Очень любопытна параллель между тем, что Николай (согласно Струтыньскому) говорит Пушкину, и депешей французского посла Лаферронэ о его беседе с царём вскоре после восстания. 9 (21) января 1826 года Лаферронэ сообщал, что Николай считал особенно опасным «умеренное мнение» Трубецкого, так как в случае невыхода мятежников на площадь заговор мог бы не выявиться; царь пугал француза-роялиста тем, что «с первого появления на революционном поприще русские превзошли бы ваших Робеспьеров и Маратов, и, когда этим злодеям сказали, что они несомненно сами пали бы первыми жертвами столь ужасного безумия, они дерзко отвечали, что знают это, но что свобода может быть основана только на трупах, и что они гордились бы, запечатлевая своею кровью то здание, которое хотели воздвигнуть».
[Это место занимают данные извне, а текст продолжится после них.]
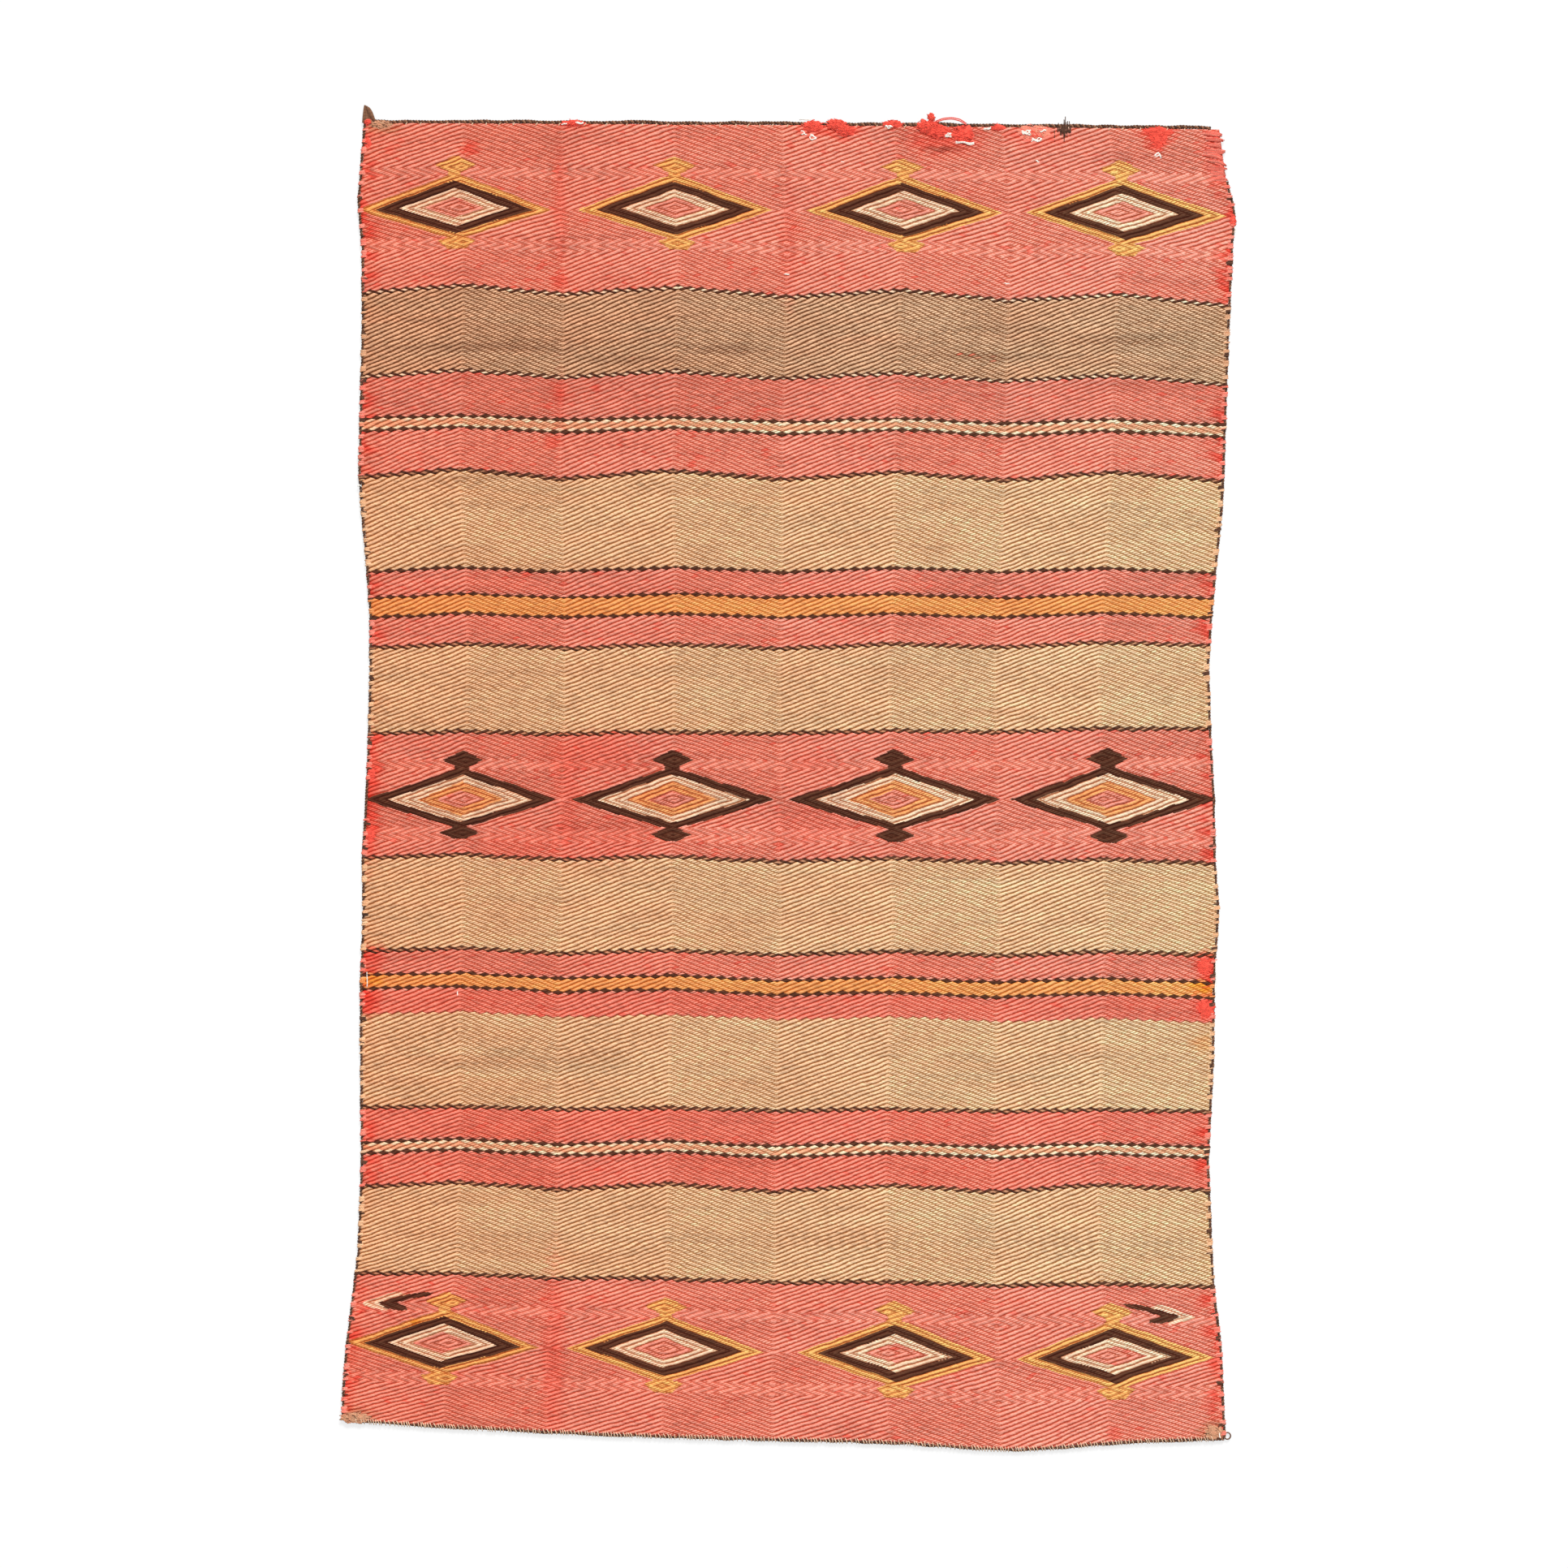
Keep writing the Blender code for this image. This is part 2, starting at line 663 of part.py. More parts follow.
def weave_bands(upper_half, lower_half):
    """Every band, stripe and line, from the upper end down."""
    row = 0
    for name, yarn, picks in BANDS:
        rows = band_rows(name, row, picks)
        parent = upper_half if rows[-1] <= FOLD_ROW else lower_half
        if name.startswith("end_band"):
            place = 0 if parent is upper_half else 1
            diamonds = [weave_point(END_ROWS[place], share) for share in END_CENTRE_SHARES[place]]
            end_band(name, rows, diamonds, parent, yarn)
            ending = name.rsplit("_", 1)[1]
            for number, centre in enumerate(diamonds):
                end_diamond(f"diamond_{ending}_{number + 1}", centre, parent)
        elif name.startswith("middle_band"):
            half = 1 if parent is upper_half else -1
            middle_band(name, rows, half, parent, yarn)
        else:
            new_object(name, sleeve_mesh(name, rows), parent, (yarn,))
        row += picks


def settle_on_origin(blanket):
    """Moves the whole blanket so that its box stands centred over the origin."""
    bpy.context.view_layer.update()
    graph = bpy.context.evaluated_depsgraph_get()
    corners = []
    for obj in bpy.data.objects:
        if obj.type != "EMPTY" and not obj.hide_render:
            seen = obj.evaluated_get(graph)
            mesh = seen.to_mesh()
            corners += [seen.matrix_world @ vert.co for vert in mesh.vertices]
            seen.to_mesh_clear()
    for axis in (0, 1):
        values = [corner[axis] for corner in corners]
        blanket.location[axis] = -(min(values) + max(values)) / 2
    bpy.context.view_layer.update()
    size = [max(c[i] for c in corners) - min(c[i] for c in corners) for i in range(3)]
    print("overall size", [round(value, 4) for value in size])
    print("origin moved by", [round(value, 5) for value in blanket.location])


def build():
    clear_scene()
    blanket = bpy.data.objects.new("blanket", None)
    bpy.context.scene.collection.objects.link(blanket)
    fold_axis = bpy.data.objects.new("fold_axis", None)
    bpy.context.scene.collection.objects.link(fold_axis)
    fold_axis.location = (0, FOLD_Y, FOLD_HEIGHT)
    fold_axis.parent = blanket
    weave_bands(fold_axis, blanket)
    middle_chain("middle_diamonds_upper", 1, fold_axis)
    middle_chain("middle_diamonds_lower", -1, blanket)
    for half, upper, parent in (("upper", True, fold_axis), ("lower", False, blanket)):
        mesh = plate_mesh(f"warp_{half}", serpentine_regions(upper),
                          SKIN + SEAM, SKIN + SEAM + WARP_THICKNESS)
        new_object(f"warp_{half}", mesh, parent, ("warp",))
        cord(f"side_cord_left_{half}", side_route(-1, upper), parent)
        cord(f"side_cord_right_{half}", side_route(1, upper), parent)
    cord("end_cord_upper", end_route(0, 1), fold_axis)
    cord("end_cord_lower", end_route(ROWS, -1), blanket)
    corner_tail("corner_tail", fold_axis)
    settle_on_origin(blanket)
    print("fold axis at", [round(value, 5) for value in fold_axis.matrix_world.translation])


build()
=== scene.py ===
# %% [markdown]
# # A hand-woven wool saddle blanket
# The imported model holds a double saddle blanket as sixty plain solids: bands of weft, inlaid diamonds, the
# warp that carries them and the cords round the edge. This lesson gives them their looks. Every piece is made
# in metres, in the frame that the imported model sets, so nothing has to be fitted afterwards.

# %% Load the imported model
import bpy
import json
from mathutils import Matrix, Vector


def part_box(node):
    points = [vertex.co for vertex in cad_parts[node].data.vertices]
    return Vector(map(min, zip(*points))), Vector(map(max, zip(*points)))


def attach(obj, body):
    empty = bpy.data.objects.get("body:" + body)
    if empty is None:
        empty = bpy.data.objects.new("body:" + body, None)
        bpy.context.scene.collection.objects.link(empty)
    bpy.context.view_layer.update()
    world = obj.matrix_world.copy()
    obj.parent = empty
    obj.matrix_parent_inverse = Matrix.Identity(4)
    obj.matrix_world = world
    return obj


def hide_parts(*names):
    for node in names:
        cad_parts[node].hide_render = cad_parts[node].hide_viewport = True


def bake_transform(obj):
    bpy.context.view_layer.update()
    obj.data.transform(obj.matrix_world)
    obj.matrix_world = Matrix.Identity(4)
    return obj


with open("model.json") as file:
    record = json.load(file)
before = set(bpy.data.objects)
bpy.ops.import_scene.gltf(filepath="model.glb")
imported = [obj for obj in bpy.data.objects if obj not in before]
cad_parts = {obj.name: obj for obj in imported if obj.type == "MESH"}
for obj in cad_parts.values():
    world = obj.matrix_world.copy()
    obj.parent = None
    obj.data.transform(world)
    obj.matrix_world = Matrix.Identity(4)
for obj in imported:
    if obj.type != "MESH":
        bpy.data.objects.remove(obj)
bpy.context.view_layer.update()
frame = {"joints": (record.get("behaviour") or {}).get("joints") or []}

# %% Libraries
import json
import math

import bpy
import numpy as np

scene = bpy.context.scene
print("Blender", bpy.app.version_string)

# %% Helpers for objects, nodes and colours
WHITE = (1, 1, 1, 1)


def add(name, data):
    """A new object in the scene."""
    made = bpy.data.objects.new(name, data)
    scene.collection.objects.link(made)
    return made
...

Будто предвосхищая объяснения Пушкина с царём, Лаферронэ вслед затем сообщает: «Люди самые благоразумные, те, кто с ужасом и отвращением взирали на совершившиеся события, думают и громко говорят, что преобразования необходимы, что нужен свод законов, что следует видоизменить совершенно и основания и формы отправления правосудия, оградить крестьян от неволи и произвола помещиков; что опасно пребывать в неподвижности и необходимо, хотя бы издали, но идти за веком и медленно готовиться к ещё более решительным переменам»[130].
3. Продолжая разбирать вопрос о достоверности записок Струтыньского, отметим очень правдоподобную и характерную для мышления Николая I реплику — насчёт «обаяния самодержавной власти» как единственного средства удержать массы в повиновении.
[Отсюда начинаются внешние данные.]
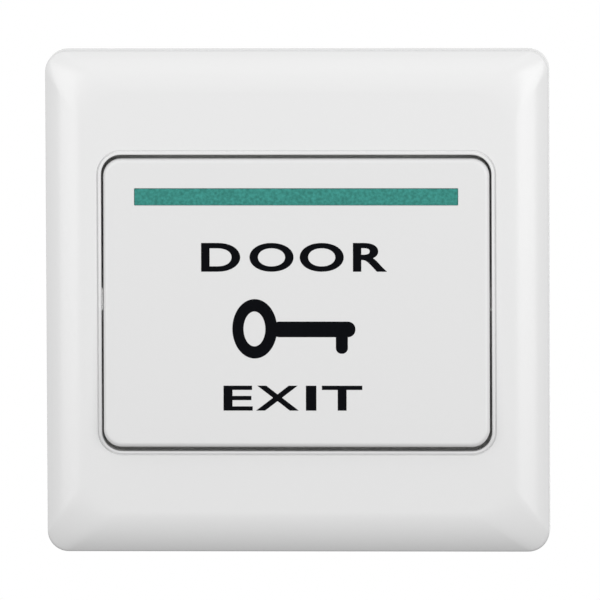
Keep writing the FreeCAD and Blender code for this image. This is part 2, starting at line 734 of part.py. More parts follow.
def switch_housing():
    """Moulded box behind the plate: a contact chamber in front and three wire wells behind."""
    body = new_body("switch_housing")
    front = "(0 - cover_thickness)"
    outline = Drawing(body, "Outline", level="0 - housing_depth")
    outline.rectangle("0", HOUSING_MIDDLE, "housing_width", "housing_height")
    pad(body, "Block", outline, "housing_depth - cover_thickness")
    lugs = Drawing(body, "LugPlan", level=f"{front} - fixing_height")
    lugs.slot("0", HOUSING_MIDDLE, f"2 * ({FIXING_X} + fixing_radius)", "fixing_radius")
    pad(body, "FixingLugs", lugs, "fixing_height")

    chamber = Drawing(body, "ChamberPlan", level=front)
    floor = f"({HOUSING_BOTTOM} + housing_wall)"
    chamber.rectangle(
        "0",
        f"(({floor} + {DIVIDER_FRONT}) / 2)",
        "(housing_width - 2 * housing_wall)",
        f"({DIVIDER_FRONT} - {floor})",
    )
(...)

4. Струтыньский, вообще идеализирующий Николая, при том откровенно представляет его не слишком умным: ведь в словах царя «порочный круг»: без самодержавия не подавить «революционной гидры», но не будь самодержавия — не нужна ведь антисамодержавная революция!
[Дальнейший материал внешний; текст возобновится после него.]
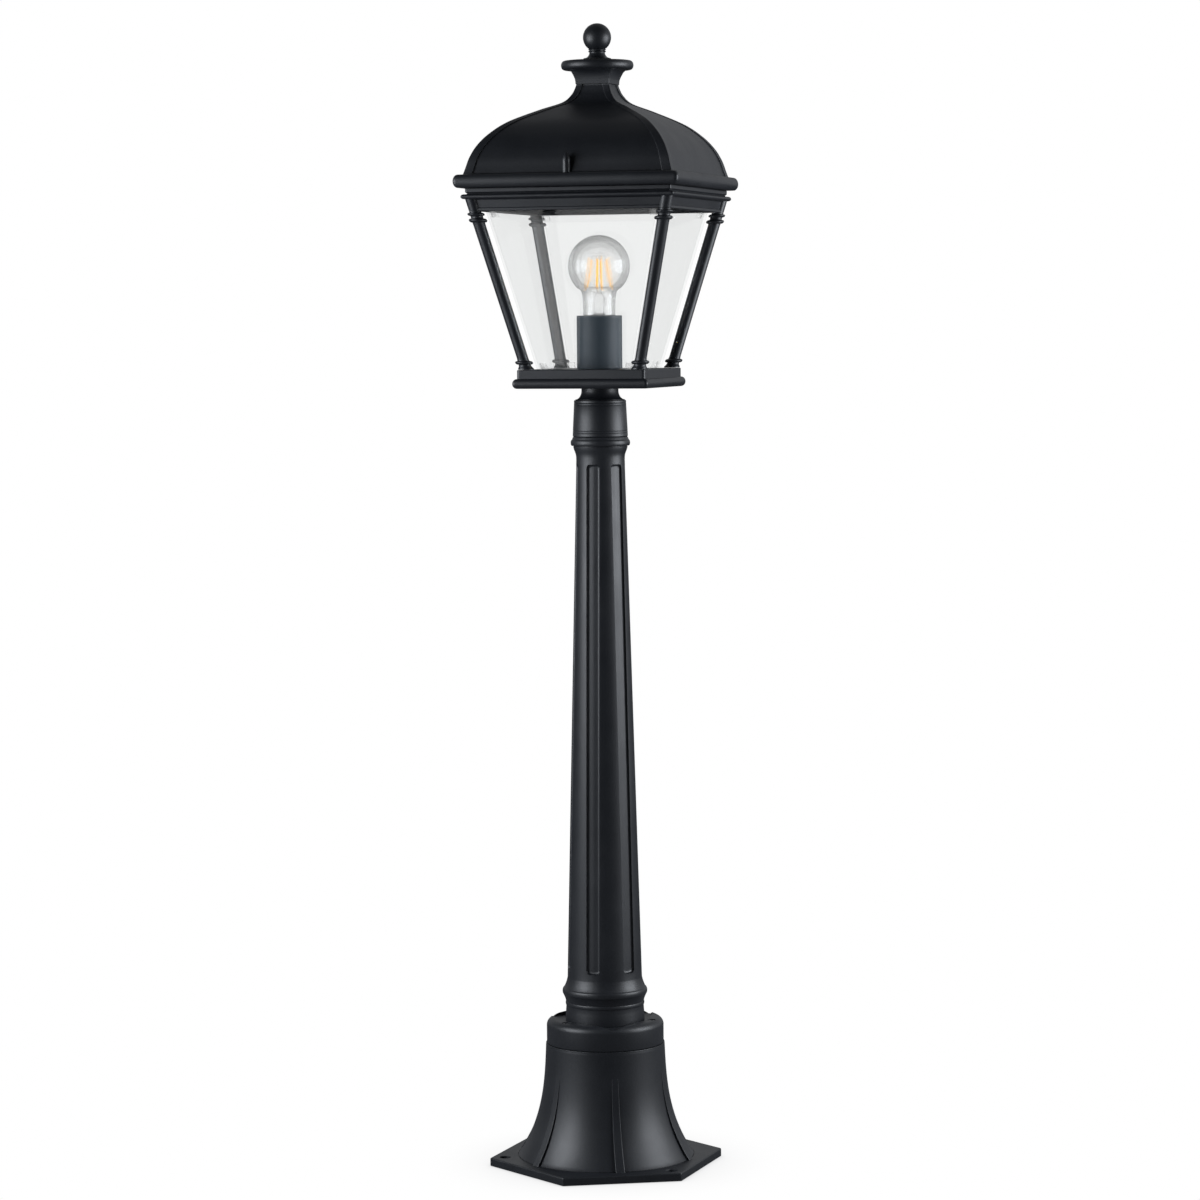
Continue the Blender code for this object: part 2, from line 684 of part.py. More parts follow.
def make_collar(paint):
    hole = TUBE_RADIUS + TUBE_CLEARANCE
    under = COLLAR_TOP - COLLAR_WALL
    collar = [
        (COLLAR_FOOT_RADIUS - COLLAR_WALL, COLLAR_FOOT),
        (COLLAR_FOOT_RADIUS - COLLAR_EDGE, COLLAR_FOOT),
        (COLLAR_FOOT_RADIUS, COLLAR_FOOT + COLLAR_EDGE),
        (COLLAR_TOP_RADIUS, COLLAR_TOP - COLLAR_EDGE),
        (COLLAR_TOP_RADIUS - COLLAR_EDGE, COLLAR_TOP),
        (hole, COLLAR_TOP),
        (hole, under),
        (COLLAR_TOP_RADIUS - COLLAR_WALL, under),
    ]
    add("post_collar", lathe(collar, 30), paint)
    flare_out = NECK_FOOT_RADIUS - NECK_TOP_RADIUS
    flare_up = NECK_FLARE_SHARE * NECK_HEIGHT
    flare = arc((NECK_FOOT_RADIUS, NECK_FOOT + flare_up), flare_out, flare_up, 270, 180, 5)
    bore = NECK_TOP_RADIUS - NECK_WALL
    neck = [(bore, NECK_FOOT), *flare, (NECK_TOP_RADIUS, NECK_TOP), (bore, NECK_TOP)]
    add("lantern_neck", lathe(neck, 24), paint)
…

5. В книге Струтыньского нет уже опубликованного к тому времени (в записках Хомутовой) ответа Пушкина на вопрос, что делал бы он 14 декабря в Петербурге? Компилятор вряд ли прошёл бы мимо столь эффектного эпизода.
6. Фраза царя «я буду твоим цензором» в записках Струтыньского логически завершает определённый, важный разговор, в то время как в других воспоминаниях она всё же «повисает в воздухе»: царь «милостив», но почему же обязательно он должен быть цензором Пушкина? Иное дело, если речь идёт о союзе монархии с «благонамеренными и способными людьми», если царь приглашает поэта делать «общее дело», тогда формула «я буду твоим цензором» как бы скрепляет соглашение; предлагается союз самодержавия и поэзии во имя просвещения; именно царь, уверенный, что дальше других видит задачи широкого, благого просвещения, именно он «лучше других» может понять широкие замыслы поэта…
Важнейшая формула, которую, по крайней мере словесно, разделяют оба собеседника: сначала просвещение, потом свобода, а не наоборот.
Если найден общий язык насчёт просвещения и свободы, то создаётся впечатление, будто царь, опираясь на мощь государственной системы, а также Пушкин и его единомышленники, могут, должны делать одно дело: воспитывать, просвещать народ, подготавливая его (когда-нибудь, рано или поздно) к существенным преобразованиям.
Поскольку же в тюрьмах и ссылке томятся сотни людей, также желавших существенных перемен, но не имевших силы ждать и терпеть, то реформы естественно приблизят амнистию. Не страшно освобождать людей, если их цели уже осуществляются… Иное дело, если реформ не будет: тогда возвращение декабристов «крайне нежелательно»; тогда они — живой укор тирании…
8 сентября без сомнения говорилось (пусть намёком) о реформах и связанных с ними помилованиях — когда «братья меч вам отдадут»[131].